Sam thanked all those who had supported the chapel during the long-running dispute. He said: “We were overwhelmed by the support our campaign received from fellow journalists and trade unionists across the country. From readers, local councillors and MPs the message was loud and clear: the job our members do is highly valued by this community. Our hope is that Newsquest bosses have come to recognise this fact and will begin to invest in their skilled and dedicated team of journalists.”

Joint Father of Chapel Tony Kelly added: “We hope Newsquest management has realised the anger and frustration felt by their staff over low pay, overwork and understaffing. We now look forward to taking part in meaningful discussions that aim seriously to address these ongoing problems.”

Wednesday, July 02, 2008

Pressing home the message

We learned today that two more of our colleagues are facing redundancy, this time in Newsquest York's advertising department. It takes the tally to 29 from a workforce of about 210; the chapel rightly feels these cuts will be devastating to the long-term future of both The Press and the Gazette & Herald.

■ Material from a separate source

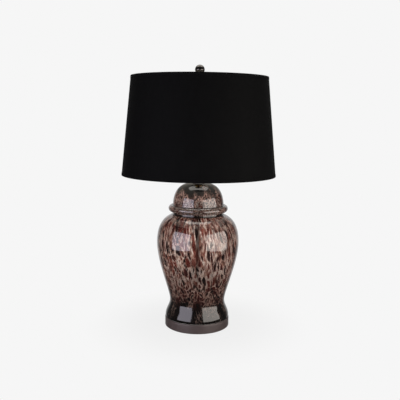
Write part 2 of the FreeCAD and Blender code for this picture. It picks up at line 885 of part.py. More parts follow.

We raised the issue at a full meeting of City of York Council on Monday when joint Father of Chapel Sam Southgate went along to speak. He thanked those councillors from all parties who supported NUJ members during our five-day strike in May and spelt out the situation journalists at the company are now facing, before detailing the threat to democracy and the local community posed by cuts and a deterioration in the regional press.

In other news, we have heard from City of York MP Hugh Bayley, who said in a letter to the chapel he is concerned about the situation at Newsquest York following the redundancy plans. He said:
"York would lose a valuable asset if its daily paper closed or if the quality of its coverage declined. The media have an important role as public watchdogs, and the national media do not examine the range of issues covered by regional and local papers. There is an overriding public interest in keeping local papers going."